De persistir el problema, pues, de la infranqueable línea de la inamistad entre los vectores del necesario entendimiento, solo quedaría una satisfacción para la izquierda en su conjunto y es la ideada por Alberto Garzón, de Izquierda Unida, rescatado por fin para la cabalgata de la luz pública, atrasado o adelantado siempre a Pablo Iglesias, en el terreno de la sombra eludible. Esto es, la entrega de la investidura a cambio de nada, la versión 2.0 de lo sucedido con motivo de la moción de censura del año pasado. Vencedores ex aequo Sánchez e Iglesias.
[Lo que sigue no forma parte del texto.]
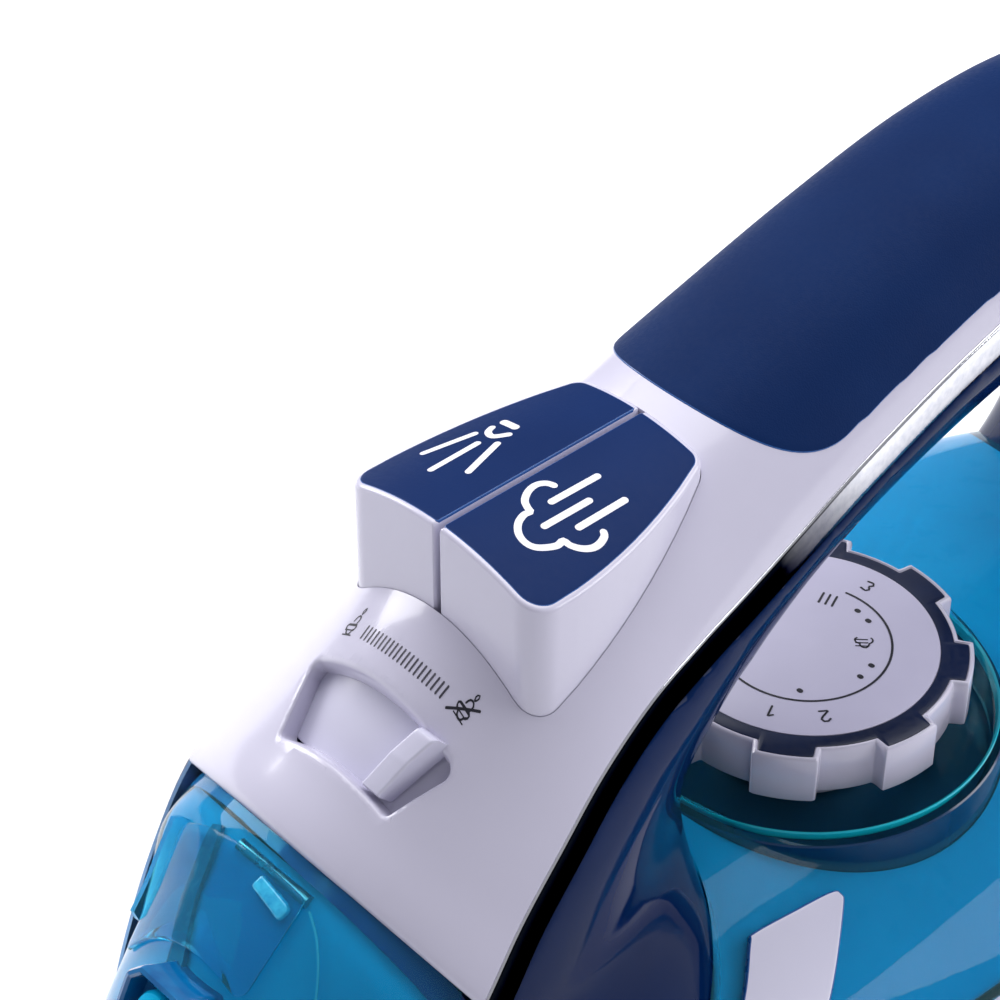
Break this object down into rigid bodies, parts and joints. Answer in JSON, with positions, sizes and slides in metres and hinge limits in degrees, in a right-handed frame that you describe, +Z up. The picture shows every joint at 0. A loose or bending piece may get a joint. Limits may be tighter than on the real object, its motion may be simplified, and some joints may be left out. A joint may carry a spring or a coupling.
{
  "type": "steam iron",
  "caption": "Household steam iron with a looped handle, press buttons on its front, a steam slider, a temperature dial below the grip and a clear tinted water tank.",
  "frame": {"origin": "middle of the footprint, on the ironing face", "axes": "+Z up, nose along -Y, +X to the iron's left as its user holds it"},
  "size_m": [0.118, 0.2823, 0.1473],
  "materials": {
    "soleplate": "satin",
    "element": "matt",
    "zinc": "satin",
    "white": "glossy",
    "tank": "glossy, tinted and clear",
    "seal": "matt",
    "navy_gloss": "glossy",
    "grip": "soft touch",
    "ink": "glossy",
    "chrome": "mirror",
    "natural": "matt",
    "steel": "satin",
    "brass": "satin",
    "lamp": "clear red"
  },
  "bodies": {
    "housing": {"soleplate": "soleplate", "heating_element": "element", "steam_chamber_cover": "zinc", "chamber_screws": "zinc", "rear_cover_screws": "zinc", "gland_clip": "zinc", "pump_bracket": "zinc", "slider_cradle": "zinc", "skirt": "white", "side_fin_left": "white", "side_fin_right": "white", "upper_shell": "white", "nozzle_tip": "white", "tank_shell": "tank", "tank_floor": "tank", "nozzle_housing": "tank", "tank_seal": "seal", "steam_hose": "seal", "spray_hose": "seal", "lower_handle": "navy_gloss", "rear_cover": "navy_gloss", "grip_pad": "grip", "chrome_trim_left": "chrome", "chrome_trim_right": "chrome", "steam_pump": "natural", "spray_pump": "natural", "terminal_block": "natural", "thermal_fuse": "natural", "door_pin": "steel", "steam_button_spring": "steel", "spray_button_spring": "steel", "thermostat": "steel", "valve_seat": "brass", "pilot_lens": "lamp"},
    "steam_button": {"steam_button": "white", "steam_button_cap": "grip", "steam_plunger": "natural"},
    "spray_button": {"spray_button": "white", "spray_button_cap": "grip", "spray_plunger": "natural"},
    "steam_slider": {"steam_slider": "white"},
    "valve": {"valve_rod": "brass"},
    "dial": {"dial_knob": "white", "dial_ring": "ink", "dial_face": "white", "dial_shaft": "steel"},
    "fill_door": {"fill_door": "tank"},
    "cord_swivel": {"cord_gland": "seal"}
  },
  "joints": [
    {"name": "steam_press", "type": "slide", "parent": "housing", "child": "steam_button", "axis": [0, 0, -1], "range_m": [0, 0.004], "stiffness_N_per_m": 700, "springref_m": -0.004, "deforming": ["steam_button_spring"]},
    {"name": "spray_press", "type": "slide", "parent": "housing", "child": "spray_button", "axis": [0, 0, -1], "range_m": [0, 0.004], "stiffness_N_per_m": 500, "springref_m": -0.004, "deforming": ["spray_button_spring"]},
    {"name": "steam_slide", "type": "hinge", "parent": "housing", "child": "steam_slider", "pos_m": [0, -0.03976, 0.0712], "axis": [0, -0.723, -0.6909], "range_deg": [0, 24]},
    {"name": "valve_lift", "type": "slide", "parent": "housing", "child": "valve", "axis": [0, 0, 1], "range_m": [0, 0.0033], "stiffness_N_per_m": 5, "springref_m": 0.0078},
    {"name": "dial_turn", "type": "hinge", "parent": "housing", "child": "dial", "pos_m": [0, 0.0293, 0.05], "axis": [0, 0, 1], "range_deg": [-270, 0]},
    {"name": "door_hinge", "type": "hinge", "parent": "housing", "child": "fill_door", "pos_m": [0, -0.08286, 0.08093], "axis": [-1, 0, 0], "range_deg": [0, 70]},
    {"name": "gland_swivel", "type": "hinge", "parent": "housing", "child": "cord_swivel", "pos_m": [0, 0.121, 0.121], "axis": [1, 0, 0], "range_deg": [-12, 12]}
  ],
  "couplings": [
    {"joint": "valve_lift", "follows": "steam_slide", "m_per_rad": 0.0075}
  ]
}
El primero continuaría su luna de miel desde el día que llenó el depósito de gasolina del  Peugeot 407, cuando la «vuelta de Magallanes y Elcano». Pablo Iglesias podría recordar siempre justicieramente que dio dos volantazos históricos para salvar la idea y la grandeza de la izquierda, esa sustancia tan cara y reacia a la categoría de la unidad. Y con la compensación equivalente a cero en  el cómputo de carteras y secretarías de Estado.

Se le debería un algo a Iglesias, por lo menos el reconocimiento. Como dice Jorge Herralde, en sus memorias recientes, «Un día en la vida de un editor». Se lo decía Nicanor Parra a los chilenos a la muerte de Bolaño, «le debemos un hígado a Roberto».